By August Steigmeyer
Last Friday, Feb. 4, the Kenyon Board of Trustees approved the College’s budget for 2012, along with several other projects, including a plan to update the locks on apartment-style campus housing. Mark Kohlman, chief business officer, created a plan that would adapt the new K-Card lock policy recently implemented on the dorms for the New Apartments and Bexley Apartments.
The Board approved the change and allocated approximately $150,000 to the project. The College will install the new locks over spring break.
The regular trustee meetings in New York were canceled last week due to inclement weather across the country, but the Budget and Finance Committee spoke by conference call on Thursday to approve the College’s 2012 budget.
The full Board, which spoke by phone on Friday, took the committee’s recommendations and approved the budget.
Tuition and fees and the salary pool for employees will both be increasing next year under the new budget. Tuition fees are increasing by 4.5 percent, which is “the typical increase last year across the country,” according to President S. Georgia Nugent.
The employee salary pool will be two percent higher. The Board also allocated 1.2 percent of the budget to a pool that pays for faculty merit-based raises. Every seven years, faculty members are eligible for a merit raise after an evaluation of their teaching, research and service.
The College reported that the financing plan for completing the studio art building is “on track,” according to Nugent. Natalie Marsh, director of the center for the arts, presented a plan for a “statement of permanence” that many academic galleries are now adopting.

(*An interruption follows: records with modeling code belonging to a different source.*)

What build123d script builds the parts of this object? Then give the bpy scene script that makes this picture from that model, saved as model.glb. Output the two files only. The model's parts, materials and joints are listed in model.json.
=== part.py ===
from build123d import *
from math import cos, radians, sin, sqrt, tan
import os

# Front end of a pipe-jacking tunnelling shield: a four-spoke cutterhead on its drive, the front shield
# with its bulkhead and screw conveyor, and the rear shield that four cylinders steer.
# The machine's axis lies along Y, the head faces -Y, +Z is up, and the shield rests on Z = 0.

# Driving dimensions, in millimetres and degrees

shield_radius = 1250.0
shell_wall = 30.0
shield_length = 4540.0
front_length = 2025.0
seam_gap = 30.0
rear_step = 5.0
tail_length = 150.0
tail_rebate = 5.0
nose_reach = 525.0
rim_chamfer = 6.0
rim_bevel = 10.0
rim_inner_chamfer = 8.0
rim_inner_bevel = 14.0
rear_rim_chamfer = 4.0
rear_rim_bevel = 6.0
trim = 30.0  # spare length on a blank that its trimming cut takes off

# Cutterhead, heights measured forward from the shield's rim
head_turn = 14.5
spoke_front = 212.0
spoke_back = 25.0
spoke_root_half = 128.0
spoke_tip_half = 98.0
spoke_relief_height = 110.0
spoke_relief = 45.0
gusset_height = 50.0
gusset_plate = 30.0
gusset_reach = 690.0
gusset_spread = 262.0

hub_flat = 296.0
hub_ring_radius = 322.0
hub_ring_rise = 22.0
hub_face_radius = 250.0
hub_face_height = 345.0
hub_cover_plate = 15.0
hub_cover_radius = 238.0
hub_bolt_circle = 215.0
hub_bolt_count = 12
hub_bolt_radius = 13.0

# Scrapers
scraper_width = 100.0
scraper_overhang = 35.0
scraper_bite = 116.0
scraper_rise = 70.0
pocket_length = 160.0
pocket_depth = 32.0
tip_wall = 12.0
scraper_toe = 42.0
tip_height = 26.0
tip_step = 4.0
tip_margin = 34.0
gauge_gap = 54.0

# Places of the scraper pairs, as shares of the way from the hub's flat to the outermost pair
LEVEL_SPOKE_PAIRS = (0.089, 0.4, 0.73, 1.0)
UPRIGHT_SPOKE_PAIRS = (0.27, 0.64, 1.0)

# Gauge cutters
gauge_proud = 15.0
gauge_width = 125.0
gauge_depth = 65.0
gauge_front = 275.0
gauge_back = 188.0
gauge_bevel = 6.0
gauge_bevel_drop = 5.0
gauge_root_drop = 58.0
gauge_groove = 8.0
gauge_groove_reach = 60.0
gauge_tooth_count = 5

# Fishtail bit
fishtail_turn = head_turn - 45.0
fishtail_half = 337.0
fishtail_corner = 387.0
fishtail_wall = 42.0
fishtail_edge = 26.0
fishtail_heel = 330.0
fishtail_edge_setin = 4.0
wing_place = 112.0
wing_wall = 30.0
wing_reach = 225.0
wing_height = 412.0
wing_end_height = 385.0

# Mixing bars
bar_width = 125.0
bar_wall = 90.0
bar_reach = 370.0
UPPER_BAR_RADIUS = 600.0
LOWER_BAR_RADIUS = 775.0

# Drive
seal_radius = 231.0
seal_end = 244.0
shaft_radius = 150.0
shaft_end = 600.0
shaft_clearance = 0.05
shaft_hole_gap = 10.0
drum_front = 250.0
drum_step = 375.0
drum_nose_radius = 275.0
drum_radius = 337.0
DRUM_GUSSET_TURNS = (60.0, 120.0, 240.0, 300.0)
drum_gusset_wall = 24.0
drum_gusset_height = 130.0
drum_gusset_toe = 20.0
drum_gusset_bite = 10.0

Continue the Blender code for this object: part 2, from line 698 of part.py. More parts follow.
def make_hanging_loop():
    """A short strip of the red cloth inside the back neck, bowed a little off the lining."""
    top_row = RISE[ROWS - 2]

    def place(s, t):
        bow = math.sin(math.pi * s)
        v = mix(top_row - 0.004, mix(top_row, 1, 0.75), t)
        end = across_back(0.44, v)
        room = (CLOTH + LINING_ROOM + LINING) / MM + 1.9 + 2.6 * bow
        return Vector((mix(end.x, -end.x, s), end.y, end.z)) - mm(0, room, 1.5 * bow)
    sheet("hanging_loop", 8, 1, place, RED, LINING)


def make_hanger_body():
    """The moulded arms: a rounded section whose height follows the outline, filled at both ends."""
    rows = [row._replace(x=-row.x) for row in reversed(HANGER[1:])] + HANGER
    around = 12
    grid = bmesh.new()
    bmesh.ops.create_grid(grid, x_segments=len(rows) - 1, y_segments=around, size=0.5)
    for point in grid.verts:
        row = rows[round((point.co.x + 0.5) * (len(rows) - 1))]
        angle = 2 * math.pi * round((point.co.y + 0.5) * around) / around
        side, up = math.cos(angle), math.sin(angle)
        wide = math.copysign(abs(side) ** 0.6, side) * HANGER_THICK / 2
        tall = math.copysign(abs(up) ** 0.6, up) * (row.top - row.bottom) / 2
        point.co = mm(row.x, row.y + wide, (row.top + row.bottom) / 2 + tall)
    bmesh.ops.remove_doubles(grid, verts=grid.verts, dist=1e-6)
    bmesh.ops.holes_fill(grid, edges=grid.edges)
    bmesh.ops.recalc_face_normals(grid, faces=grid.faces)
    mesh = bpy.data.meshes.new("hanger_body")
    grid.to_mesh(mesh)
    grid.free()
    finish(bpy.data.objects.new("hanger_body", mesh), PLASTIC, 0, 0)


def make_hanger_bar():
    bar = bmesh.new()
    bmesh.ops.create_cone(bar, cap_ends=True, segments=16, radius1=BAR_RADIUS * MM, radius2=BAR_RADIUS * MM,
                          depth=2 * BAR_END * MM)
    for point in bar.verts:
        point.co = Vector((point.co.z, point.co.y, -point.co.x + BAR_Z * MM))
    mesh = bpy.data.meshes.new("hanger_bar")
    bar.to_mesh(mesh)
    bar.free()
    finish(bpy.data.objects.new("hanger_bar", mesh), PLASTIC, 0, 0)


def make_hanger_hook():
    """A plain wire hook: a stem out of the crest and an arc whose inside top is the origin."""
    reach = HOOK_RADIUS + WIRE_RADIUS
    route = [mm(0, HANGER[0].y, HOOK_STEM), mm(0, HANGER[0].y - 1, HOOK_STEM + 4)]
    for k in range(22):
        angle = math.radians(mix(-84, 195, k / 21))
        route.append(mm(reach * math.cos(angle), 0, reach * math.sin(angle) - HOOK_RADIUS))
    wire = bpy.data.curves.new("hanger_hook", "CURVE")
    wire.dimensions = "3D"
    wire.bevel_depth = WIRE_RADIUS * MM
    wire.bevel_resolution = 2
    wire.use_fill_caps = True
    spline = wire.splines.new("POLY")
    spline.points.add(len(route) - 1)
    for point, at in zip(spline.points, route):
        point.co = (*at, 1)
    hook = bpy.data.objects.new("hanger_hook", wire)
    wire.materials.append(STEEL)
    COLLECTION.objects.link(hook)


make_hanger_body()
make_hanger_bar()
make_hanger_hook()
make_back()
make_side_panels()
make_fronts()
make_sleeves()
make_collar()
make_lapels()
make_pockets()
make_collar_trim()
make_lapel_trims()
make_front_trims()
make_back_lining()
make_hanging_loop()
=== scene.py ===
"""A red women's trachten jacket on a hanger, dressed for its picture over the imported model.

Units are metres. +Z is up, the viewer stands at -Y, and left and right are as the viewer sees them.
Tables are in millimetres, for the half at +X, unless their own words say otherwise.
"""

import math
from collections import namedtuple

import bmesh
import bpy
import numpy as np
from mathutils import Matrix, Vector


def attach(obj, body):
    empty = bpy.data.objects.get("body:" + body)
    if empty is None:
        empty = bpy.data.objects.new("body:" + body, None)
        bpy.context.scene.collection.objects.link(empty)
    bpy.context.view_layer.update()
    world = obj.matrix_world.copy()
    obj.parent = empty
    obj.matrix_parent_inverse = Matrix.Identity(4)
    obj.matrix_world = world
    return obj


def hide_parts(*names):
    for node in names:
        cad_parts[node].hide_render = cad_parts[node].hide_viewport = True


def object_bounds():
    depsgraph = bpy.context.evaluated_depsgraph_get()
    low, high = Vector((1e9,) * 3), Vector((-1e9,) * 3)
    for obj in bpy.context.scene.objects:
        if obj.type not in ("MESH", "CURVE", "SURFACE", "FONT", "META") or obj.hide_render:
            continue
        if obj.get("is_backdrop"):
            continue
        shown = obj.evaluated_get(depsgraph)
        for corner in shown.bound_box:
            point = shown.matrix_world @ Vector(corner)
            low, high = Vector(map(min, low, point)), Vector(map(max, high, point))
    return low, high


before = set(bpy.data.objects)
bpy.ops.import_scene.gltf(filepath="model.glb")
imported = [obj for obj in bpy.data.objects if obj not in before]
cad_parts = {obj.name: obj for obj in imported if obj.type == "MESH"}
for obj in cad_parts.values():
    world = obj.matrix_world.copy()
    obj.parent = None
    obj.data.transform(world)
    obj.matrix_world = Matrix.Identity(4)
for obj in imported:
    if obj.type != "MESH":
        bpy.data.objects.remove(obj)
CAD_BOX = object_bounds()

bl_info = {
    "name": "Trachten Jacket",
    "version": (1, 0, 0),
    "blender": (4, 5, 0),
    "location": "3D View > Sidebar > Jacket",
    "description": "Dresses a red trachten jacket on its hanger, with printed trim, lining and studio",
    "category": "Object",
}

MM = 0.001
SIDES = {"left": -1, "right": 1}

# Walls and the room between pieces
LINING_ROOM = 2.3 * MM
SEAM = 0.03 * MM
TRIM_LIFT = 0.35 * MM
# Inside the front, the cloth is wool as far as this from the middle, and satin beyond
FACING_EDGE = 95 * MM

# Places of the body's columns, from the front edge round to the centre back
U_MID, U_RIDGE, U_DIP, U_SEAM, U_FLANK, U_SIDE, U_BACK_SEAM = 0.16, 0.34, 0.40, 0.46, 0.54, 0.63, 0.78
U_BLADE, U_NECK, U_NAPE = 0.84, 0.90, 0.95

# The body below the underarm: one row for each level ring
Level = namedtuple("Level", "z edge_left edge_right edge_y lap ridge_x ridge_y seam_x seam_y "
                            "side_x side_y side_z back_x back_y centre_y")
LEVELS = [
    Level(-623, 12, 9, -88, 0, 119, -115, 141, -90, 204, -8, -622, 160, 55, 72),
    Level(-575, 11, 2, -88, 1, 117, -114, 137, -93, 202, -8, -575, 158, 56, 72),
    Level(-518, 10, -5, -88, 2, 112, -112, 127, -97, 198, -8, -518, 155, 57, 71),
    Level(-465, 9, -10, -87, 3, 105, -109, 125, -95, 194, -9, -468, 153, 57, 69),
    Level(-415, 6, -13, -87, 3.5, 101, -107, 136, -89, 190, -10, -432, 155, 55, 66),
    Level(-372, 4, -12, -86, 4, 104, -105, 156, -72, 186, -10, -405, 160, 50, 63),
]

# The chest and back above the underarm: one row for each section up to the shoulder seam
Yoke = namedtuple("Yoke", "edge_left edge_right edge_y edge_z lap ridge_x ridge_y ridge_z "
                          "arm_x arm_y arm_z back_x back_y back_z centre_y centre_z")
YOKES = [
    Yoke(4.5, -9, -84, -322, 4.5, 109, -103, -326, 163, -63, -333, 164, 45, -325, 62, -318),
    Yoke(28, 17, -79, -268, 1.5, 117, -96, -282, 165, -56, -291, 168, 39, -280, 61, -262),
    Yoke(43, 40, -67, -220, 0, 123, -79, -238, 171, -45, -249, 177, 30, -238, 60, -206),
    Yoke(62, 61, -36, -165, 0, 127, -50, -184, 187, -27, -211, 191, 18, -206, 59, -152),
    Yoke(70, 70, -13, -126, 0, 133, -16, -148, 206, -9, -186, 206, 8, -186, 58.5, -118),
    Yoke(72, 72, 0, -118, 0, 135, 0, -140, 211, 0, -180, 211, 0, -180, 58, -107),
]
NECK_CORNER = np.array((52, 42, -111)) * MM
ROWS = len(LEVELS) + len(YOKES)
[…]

There have been past incidents in which colleges have sold art collections to balance their budgets. “It has long been the ethical practice of museums to not do that,” Nugent said. “When someone has given you a piece of art, it’s not fungible assets.” Under this commitment, the Kenyon art gallery can sell art, but the funds have to go towards supporting art through buying new pieces or otherwise benefiting the gallery.
Jennifer Delahunty, director of admissions, gave the Board an admissions update. Early admissions pools “were very strong” and the overall number of applications is up seven percent from last year.
Kenyon’s Capital Campaign is on track to meet its $230 million goal. So far, the campaign has raised $221 million. Donations to the Kenyon annual fund and parents fund are running ahead of last year’s number.
“Our parents’ fund is the largest of schools of our type in terms of participation and dollars raised,” Nugent said. “Kenyon parents are very fond of Kenyon.”
Last year, the Trustees raised $1 million for a matching fund if a donor increased his or her gift or gave for the first-time. 56 percent of donors increased gifts or made new gifts this year.
Several topics were tabled until the May meeting because of the inability to meet in person this month. These include a presentation on the current state of The Kenyon Reviewand a discussion about bringing back a chaplaincy to Kenyon.